Data for the task
--*--

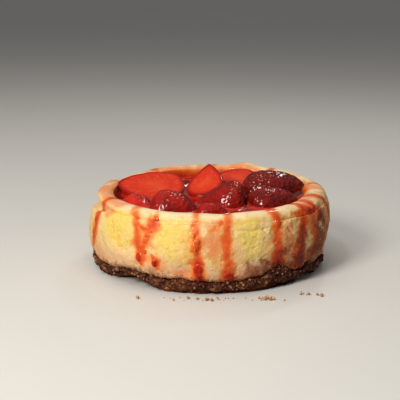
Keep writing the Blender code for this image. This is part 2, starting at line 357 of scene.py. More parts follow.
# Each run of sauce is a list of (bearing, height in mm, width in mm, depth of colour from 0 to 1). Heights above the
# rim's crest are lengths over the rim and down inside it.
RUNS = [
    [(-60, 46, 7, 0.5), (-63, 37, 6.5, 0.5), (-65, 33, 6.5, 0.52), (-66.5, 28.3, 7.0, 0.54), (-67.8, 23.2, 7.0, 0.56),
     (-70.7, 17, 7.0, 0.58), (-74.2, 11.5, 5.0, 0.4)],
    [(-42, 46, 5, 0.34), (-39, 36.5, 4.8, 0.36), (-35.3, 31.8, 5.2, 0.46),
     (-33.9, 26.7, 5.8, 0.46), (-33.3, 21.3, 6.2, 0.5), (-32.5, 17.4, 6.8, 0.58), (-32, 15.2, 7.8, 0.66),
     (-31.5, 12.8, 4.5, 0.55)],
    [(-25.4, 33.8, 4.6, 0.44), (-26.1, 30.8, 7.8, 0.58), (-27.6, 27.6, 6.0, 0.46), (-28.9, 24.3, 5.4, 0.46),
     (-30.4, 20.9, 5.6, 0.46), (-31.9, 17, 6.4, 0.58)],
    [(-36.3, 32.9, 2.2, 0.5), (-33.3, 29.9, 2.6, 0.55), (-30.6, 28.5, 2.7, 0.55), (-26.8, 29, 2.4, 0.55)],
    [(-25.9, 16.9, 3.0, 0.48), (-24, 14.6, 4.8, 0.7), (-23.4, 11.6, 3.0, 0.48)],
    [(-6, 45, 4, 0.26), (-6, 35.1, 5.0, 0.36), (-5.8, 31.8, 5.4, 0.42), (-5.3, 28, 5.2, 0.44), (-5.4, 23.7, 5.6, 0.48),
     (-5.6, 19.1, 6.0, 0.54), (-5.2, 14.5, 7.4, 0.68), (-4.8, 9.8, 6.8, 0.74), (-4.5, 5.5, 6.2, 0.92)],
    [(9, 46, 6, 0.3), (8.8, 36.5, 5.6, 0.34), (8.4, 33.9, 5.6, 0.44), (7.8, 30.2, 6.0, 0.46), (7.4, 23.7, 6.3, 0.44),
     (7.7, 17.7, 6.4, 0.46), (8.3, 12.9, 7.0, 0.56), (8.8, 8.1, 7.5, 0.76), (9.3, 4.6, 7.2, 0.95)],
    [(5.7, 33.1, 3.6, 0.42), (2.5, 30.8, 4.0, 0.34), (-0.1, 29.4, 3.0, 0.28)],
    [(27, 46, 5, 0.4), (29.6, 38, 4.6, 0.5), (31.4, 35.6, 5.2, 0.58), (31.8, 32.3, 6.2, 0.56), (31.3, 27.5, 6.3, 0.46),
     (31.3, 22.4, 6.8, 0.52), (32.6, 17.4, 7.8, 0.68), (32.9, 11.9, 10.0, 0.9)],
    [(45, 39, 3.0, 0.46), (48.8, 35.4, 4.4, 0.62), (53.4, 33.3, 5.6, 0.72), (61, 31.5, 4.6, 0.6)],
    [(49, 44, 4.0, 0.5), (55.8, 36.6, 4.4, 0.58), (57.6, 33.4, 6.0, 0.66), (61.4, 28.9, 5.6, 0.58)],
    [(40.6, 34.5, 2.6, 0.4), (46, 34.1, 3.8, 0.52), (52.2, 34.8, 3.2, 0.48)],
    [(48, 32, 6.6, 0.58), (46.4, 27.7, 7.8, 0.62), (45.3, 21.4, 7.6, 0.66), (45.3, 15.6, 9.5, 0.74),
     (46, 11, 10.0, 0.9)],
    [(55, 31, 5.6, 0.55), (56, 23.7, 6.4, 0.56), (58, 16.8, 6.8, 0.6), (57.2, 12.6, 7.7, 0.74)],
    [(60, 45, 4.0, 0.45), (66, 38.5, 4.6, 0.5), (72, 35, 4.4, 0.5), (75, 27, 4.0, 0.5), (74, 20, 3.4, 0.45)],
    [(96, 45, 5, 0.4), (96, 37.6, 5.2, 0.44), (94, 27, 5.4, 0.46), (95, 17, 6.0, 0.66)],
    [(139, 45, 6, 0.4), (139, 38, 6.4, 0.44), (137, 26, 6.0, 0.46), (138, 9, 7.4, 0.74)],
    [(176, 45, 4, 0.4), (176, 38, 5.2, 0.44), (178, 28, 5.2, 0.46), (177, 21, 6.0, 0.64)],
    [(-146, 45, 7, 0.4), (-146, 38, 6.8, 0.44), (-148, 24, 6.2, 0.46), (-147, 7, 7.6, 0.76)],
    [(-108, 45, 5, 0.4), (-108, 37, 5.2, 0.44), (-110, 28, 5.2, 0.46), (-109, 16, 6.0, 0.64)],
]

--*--

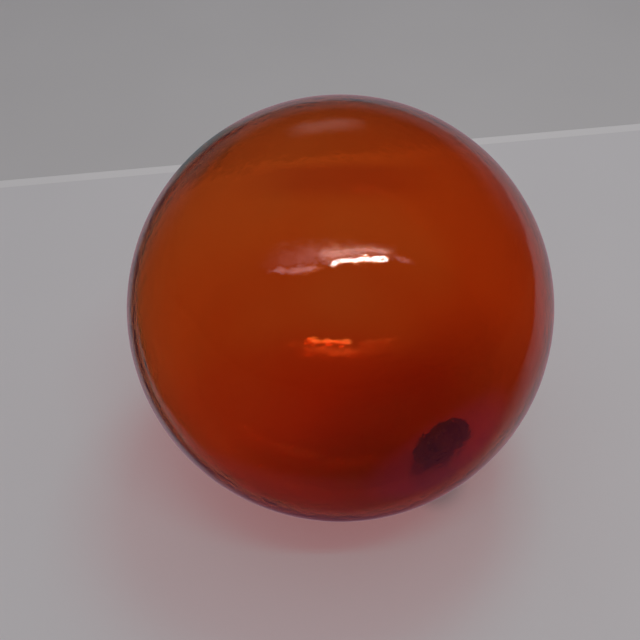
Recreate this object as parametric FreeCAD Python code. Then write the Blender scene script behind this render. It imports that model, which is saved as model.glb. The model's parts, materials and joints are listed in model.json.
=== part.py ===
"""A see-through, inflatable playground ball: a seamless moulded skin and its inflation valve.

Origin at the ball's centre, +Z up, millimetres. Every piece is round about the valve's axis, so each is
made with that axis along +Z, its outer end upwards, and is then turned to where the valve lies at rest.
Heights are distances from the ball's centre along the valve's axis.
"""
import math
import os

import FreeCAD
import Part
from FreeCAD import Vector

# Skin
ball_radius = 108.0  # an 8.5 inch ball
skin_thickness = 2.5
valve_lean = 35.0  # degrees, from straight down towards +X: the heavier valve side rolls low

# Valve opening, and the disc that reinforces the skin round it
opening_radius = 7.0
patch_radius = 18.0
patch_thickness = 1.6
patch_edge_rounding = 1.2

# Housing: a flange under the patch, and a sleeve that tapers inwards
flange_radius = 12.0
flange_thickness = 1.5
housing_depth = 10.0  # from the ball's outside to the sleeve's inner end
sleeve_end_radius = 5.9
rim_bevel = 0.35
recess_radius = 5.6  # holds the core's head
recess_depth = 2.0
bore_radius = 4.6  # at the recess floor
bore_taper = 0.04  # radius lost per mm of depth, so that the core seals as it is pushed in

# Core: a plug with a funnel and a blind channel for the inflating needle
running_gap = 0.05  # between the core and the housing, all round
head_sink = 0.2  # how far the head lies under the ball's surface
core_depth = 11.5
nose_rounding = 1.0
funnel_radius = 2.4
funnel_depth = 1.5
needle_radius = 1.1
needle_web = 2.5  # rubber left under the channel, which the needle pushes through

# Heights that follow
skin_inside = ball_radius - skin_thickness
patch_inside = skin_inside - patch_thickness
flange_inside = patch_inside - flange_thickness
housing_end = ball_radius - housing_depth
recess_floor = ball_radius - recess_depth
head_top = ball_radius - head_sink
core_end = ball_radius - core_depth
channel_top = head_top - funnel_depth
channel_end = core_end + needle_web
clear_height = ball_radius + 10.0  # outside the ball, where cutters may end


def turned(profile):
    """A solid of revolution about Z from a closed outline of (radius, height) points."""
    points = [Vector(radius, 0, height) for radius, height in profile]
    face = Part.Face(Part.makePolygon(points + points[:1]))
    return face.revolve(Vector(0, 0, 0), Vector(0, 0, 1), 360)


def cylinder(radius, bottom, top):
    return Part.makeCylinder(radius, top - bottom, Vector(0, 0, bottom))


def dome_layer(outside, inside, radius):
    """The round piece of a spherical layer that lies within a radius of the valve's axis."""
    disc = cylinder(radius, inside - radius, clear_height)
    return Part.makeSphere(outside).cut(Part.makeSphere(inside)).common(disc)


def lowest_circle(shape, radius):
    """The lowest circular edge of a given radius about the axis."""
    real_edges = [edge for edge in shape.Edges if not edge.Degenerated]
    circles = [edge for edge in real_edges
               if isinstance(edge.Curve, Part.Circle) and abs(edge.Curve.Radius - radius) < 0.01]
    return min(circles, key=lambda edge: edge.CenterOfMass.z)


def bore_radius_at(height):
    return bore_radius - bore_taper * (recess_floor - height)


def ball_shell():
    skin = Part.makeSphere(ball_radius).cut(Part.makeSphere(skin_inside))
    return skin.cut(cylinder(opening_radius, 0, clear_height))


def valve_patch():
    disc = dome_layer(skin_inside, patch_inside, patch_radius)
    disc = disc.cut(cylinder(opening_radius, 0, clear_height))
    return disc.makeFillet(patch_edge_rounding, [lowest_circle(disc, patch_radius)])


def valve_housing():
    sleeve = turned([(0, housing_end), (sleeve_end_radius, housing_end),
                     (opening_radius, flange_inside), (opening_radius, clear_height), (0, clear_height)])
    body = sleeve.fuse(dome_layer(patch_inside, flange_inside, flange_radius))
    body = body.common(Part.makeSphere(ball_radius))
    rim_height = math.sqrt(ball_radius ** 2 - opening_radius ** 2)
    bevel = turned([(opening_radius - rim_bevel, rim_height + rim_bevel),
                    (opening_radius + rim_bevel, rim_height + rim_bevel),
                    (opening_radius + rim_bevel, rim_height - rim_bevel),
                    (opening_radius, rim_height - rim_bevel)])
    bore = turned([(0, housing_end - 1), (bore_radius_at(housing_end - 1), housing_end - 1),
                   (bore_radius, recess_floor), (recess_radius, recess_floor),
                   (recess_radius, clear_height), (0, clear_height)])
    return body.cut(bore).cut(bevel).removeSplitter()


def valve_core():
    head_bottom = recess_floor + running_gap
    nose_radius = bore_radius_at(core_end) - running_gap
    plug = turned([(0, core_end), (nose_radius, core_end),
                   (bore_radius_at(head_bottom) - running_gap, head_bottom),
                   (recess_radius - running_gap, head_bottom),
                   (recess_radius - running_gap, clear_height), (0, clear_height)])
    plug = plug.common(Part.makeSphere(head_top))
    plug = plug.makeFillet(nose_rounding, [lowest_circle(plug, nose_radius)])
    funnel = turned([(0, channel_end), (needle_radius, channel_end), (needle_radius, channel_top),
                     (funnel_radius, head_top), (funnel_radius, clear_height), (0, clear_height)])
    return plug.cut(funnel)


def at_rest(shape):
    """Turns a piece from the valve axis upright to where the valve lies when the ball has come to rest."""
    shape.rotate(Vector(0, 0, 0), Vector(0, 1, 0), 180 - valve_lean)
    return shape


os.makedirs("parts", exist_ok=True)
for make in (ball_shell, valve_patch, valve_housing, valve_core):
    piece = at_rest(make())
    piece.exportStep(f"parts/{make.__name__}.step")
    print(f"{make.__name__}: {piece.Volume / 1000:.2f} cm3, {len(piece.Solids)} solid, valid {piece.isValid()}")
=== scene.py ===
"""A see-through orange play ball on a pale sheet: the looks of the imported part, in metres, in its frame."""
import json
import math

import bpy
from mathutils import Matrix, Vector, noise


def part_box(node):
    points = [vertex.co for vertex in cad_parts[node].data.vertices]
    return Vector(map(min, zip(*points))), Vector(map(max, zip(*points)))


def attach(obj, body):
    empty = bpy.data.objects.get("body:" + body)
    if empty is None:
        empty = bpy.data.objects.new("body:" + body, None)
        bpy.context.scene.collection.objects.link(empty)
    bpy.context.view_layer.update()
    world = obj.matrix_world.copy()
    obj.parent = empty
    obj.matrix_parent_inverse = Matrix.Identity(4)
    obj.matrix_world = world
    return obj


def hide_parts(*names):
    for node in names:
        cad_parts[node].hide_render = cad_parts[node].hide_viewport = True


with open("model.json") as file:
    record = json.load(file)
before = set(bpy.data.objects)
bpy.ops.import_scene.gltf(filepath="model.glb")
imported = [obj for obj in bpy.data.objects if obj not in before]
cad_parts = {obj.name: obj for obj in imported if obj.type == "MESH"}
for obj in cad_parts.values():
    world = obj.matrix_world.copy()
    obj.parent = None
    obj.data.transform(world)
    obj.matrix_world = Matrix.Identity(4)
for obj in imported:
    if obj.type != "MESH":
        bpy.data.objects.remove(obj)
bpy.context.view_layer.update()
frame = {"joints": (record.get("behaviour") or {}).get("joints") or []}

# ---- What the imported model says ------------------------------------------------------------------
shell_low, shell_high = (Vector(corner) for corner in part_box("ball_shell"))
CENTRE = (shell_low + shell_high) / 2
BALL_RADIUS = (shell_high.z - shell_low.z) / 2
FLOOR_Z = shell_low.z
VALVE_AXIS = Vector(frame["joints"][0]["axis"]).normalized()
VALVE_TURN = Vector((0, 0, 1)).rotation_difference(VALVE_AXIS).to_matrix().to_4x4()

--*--

Objective
Retype the portion of the data above that starts on the line with "for make in" and finishes on the line with "zip(*points))), Vector(map(max, zip(*points)))", including both of those lines.

Completed exercise
for make in (ball_shell, valve_patch, valve_housing, valve_core):
    piece = at_rest(make())
    piece.exportStep(f"parts/{make.__name__}.step")
    print(f"{make.__name__}: {piece.Volume / 1000:.2f} cm3, {len(piece.Solids)} solid, valid {piece.isValid()}")
=== scene.py ===
"""A see-through orange play ball on a pale sheet: the looks of the imported part, in metres, in its frame."""
import json
import math

import bpy
from mathutils import Matrix, Vector, noise


def part_box(node):
    points = [vertex.co for vertex in cad_parts[node].data.vertices]
    return Vector(map(min, zip(*points))), Vector(map(max, zip(*points)))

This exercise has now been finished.